WHAT TO PRODUCE:
Write out, word for word, only the data from its first line to the line containing "roll: float = -0.3".

───── DATA EXCERPT ─────

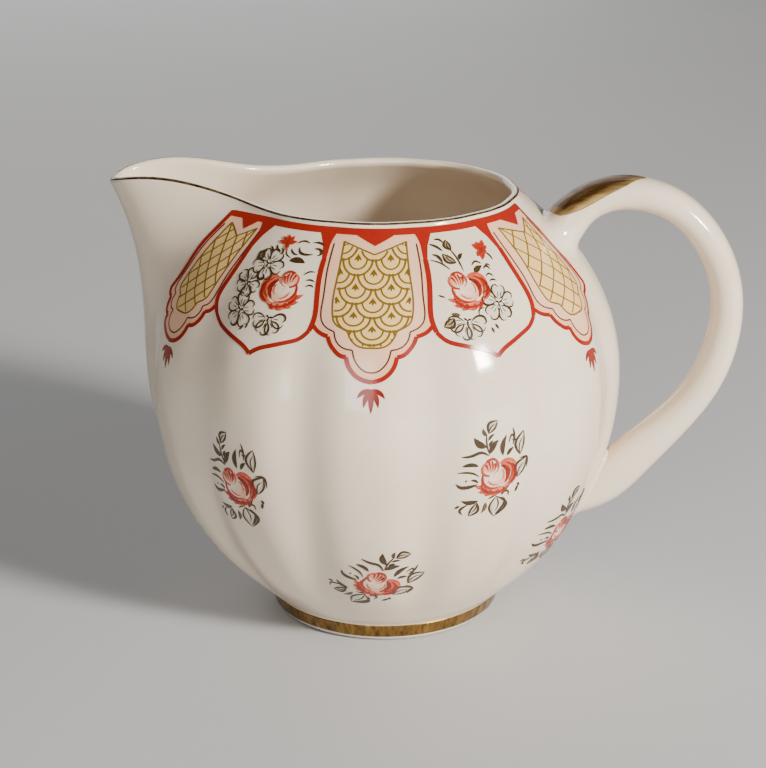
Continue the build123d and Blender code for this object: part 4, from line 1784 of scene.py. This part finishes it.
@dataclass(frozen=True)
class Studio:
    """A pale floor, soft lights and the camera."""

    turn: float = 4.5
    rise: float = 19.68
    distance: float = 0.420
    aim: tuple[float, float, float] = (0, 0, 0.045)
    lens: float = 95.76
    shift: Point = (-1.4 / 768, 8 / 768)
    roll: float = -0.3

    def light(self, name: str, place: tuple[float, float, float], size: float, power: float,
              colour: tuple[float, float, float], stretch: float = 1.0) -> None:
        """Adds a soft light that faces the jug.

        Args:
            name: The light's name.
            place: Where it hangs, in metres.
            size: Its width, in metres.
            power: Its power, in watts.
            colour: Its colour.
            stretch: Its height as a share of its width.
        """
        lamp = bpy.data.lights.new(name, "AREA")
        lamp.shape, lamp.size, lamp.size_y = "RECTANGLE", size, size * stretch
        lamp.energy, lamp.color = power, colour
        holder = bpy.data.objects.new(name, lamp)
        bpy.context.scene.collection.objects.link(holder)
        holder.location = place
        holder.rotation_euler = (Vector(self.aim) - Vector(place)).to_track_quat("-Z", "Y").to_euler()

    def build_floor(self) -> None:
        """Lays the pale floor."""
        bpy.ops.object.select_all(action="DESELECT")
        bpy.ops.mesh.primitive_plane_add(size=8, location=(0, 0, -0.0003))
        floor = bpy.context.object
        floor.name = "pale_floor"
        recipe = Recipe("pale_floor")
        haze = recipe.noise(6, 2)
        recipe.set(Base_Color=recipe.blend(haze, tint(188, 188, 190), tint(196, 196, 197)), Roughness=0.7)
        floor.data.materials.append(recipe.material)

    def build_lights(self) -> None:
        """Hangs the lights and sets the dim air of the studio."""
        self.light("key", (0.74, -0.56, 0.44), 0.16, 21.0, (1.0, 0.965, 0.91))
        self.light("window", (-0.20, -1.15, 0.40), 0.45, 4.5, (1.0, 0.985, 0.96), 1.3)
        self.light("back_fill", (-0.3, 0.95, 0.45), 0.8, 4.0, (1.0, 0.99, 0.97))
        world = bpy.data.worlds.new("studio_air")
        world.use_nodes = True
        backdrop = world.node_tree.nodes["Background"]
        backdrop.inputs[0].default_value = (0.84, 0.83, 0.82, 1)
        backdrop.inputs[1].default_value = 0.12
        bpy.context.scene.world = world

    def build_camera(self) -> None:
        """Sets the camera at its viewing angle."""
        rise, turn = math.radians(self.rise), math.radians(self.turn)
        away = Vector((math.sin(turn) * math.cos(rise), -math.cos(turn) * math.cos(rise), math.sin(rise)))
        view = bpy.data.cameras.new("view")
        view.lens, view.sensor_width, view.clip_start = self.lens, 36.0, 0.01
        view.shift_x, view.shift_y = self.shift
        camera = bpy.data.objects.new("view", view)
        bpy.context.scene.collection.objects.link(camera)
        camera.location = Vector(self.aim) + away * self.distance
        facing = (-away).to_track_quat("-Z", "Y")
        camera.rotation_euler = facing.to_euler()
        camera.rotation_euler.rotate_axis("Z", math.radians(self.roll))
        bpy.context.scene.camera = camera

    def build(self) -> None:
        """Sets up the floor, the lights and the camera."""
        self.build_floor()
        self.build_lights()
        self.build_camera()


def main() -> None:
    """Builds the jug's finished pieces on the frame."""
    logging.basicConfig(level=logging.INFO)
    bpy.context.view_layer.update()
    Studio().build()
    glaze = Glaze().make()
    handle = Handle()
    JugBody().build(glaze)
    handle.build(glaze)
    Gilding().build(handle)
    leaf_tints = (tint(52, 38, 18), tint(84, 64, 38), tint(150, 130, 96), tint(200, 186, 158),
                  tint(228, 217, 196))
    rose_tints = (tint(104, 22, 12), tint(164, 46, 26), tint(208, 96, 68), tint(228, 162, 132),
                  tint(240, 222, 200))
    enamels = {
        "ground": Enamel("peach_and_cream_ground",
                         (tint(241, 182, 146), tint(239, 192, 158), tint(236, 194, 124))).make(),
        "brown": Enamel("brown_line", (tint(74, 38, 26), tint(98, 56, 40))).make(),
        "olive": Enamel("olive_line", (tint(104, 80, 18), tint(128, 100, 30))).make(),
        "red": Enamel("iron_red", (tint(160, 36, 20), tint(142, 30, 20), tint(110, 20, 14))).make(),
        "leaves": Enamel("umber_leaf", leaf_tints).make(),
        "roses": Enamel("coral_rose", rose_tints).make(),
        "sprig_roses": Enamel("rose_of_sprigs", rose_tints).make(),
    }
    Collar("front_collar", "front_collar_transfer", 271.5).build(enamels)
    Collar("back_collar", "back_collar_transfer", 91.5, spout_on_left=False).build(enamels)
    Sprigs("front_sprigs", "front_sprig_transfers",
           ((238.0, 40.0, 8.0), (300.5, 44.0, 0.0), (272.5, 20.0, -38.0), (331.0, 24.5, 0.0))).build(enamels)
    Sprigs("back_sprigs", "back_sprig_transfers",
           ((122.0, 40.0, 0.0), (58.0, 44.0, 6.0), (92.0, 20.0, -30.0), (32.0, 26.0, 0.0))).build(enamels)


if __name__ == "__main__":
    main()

─────

THE RESPONSE:
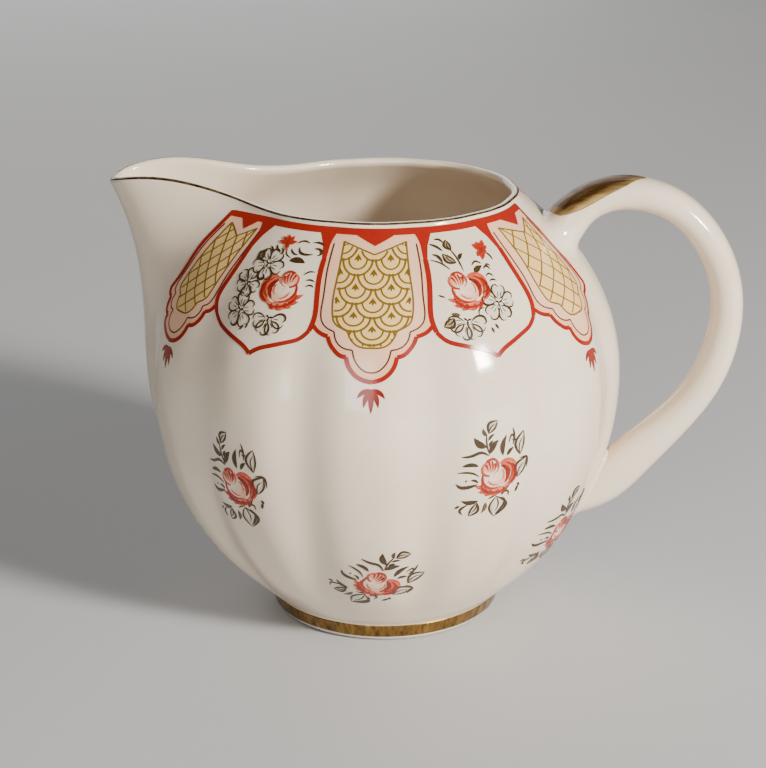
Continue the build123d and Blender code for this object: part 4, from line 1784 of scene.py. This part finishes it.
@dataclass(frozen=True)
class Studio:
    """A pale floor, soft lights and the camera."""

    turn: float = 4.5
    rise: float = 19.68
    distance: float = 0.420
    aim: tuple[float, float, float] = (0, 0, 0.045)
    lens: float = 95.76
    shift: Point = (-1.4 / 768, 8 / 768)
    roll: float = -0.3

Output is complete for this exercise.